With Buehrle gone, the task of eating up innings and consistently performing as the No. 1-2 starter on the staff falls on Danks.
Danks started the 2011 season 0-8, and he cannot let that happen in 2012 with Buehrle gone. Manager Robin Ventura selected Danks as his Opening Day starter, and the White Sox are looking to Danks to perform like an ace this season.
Danks posted double-digit wins with a ledger above .500, and a sub-4.00 ERA for the 2008-10 seasons. He was developing into a top-tier starter before taking a step back last season, but even after his 8-12 year, the front office expressed its confidence in the southpaw by offering him a five-year, $65 million extension, which Danks accepted.
Now, the Texas native can focus solely on baseball.
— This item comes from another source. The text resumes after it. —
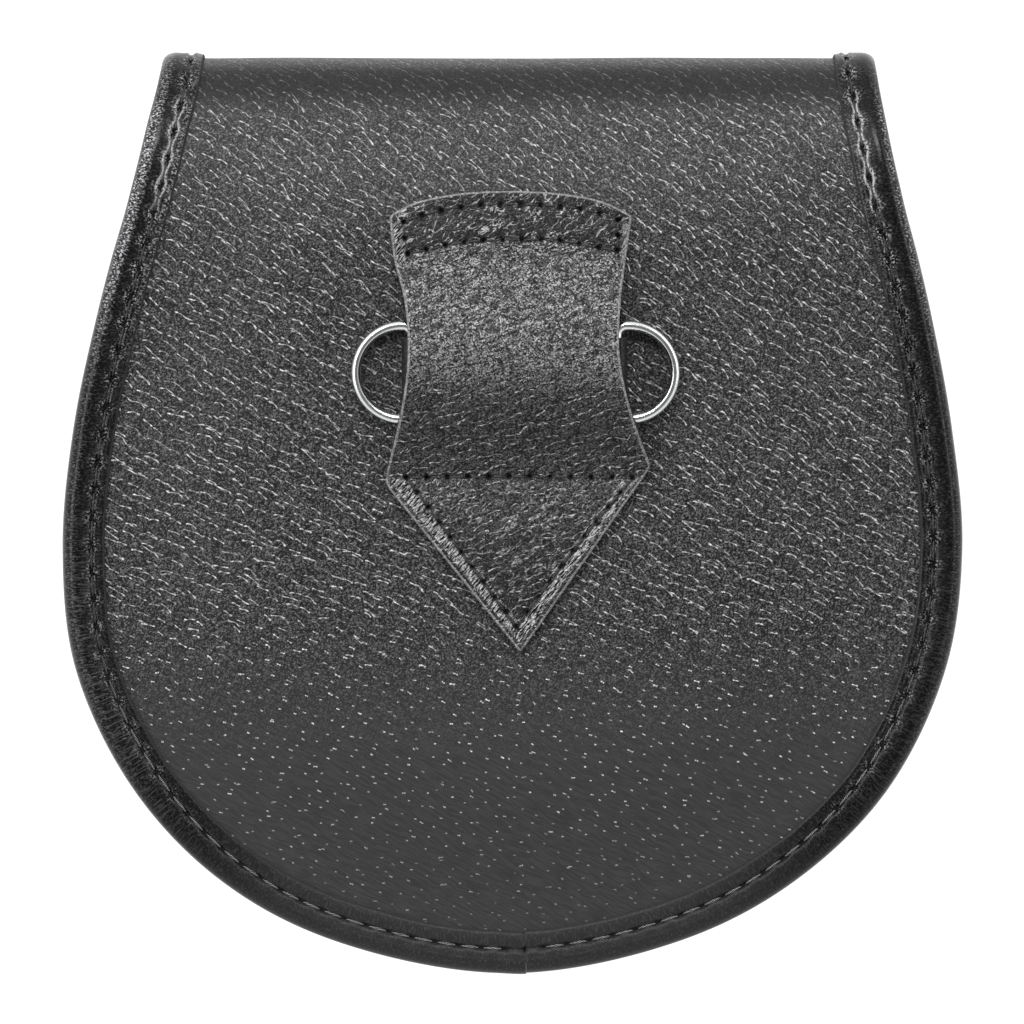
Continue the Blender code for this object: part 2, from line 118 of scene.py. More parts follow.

A hot start from Danks would set the tone for the Sox early on in the 2012 campaign.
Rios, like Dunn, has to win respect back from White Sox fans after an awful 2011 season.
Simply put, if Rios and Dunn perform like they did last year, the Sox are going to make themselves comfortable in the basement of the American League Central division.
Rios produced a meager .227/.265/.348 in 2011. He also vastly underperformed after Chicago claimed him off waivers in 2009, but bounced back for a successful 2010 season (.284/.334/.457). If Rios continues that trend, then he is headed for a solid 2012 campaign.
Rios is moving back to his natural position in right field. He is also starting the season batting sixth in the lineup, sandwiched between catcher A.J. Pierzynski and shortstop Alexei Ramirez, two solid offensive players. Rios should see plenty of good pitches in that spot.
Rios is locked up through the 2014 season, but that doesn't mean that White Sox fans will show their support for the former Blue Jay if he continues to struggle.
Surprisingly, Rios made the most contact of his career at the plate last season. He only had 68 strikeouts in 145 games in 2011, the lowest total of his career. In 147 games in 2010, Rios had 93 strikeouts.
A fast start could carry over into a productive year for Rios. If he continues to make contact, some of those balls will surely find holes in the defense.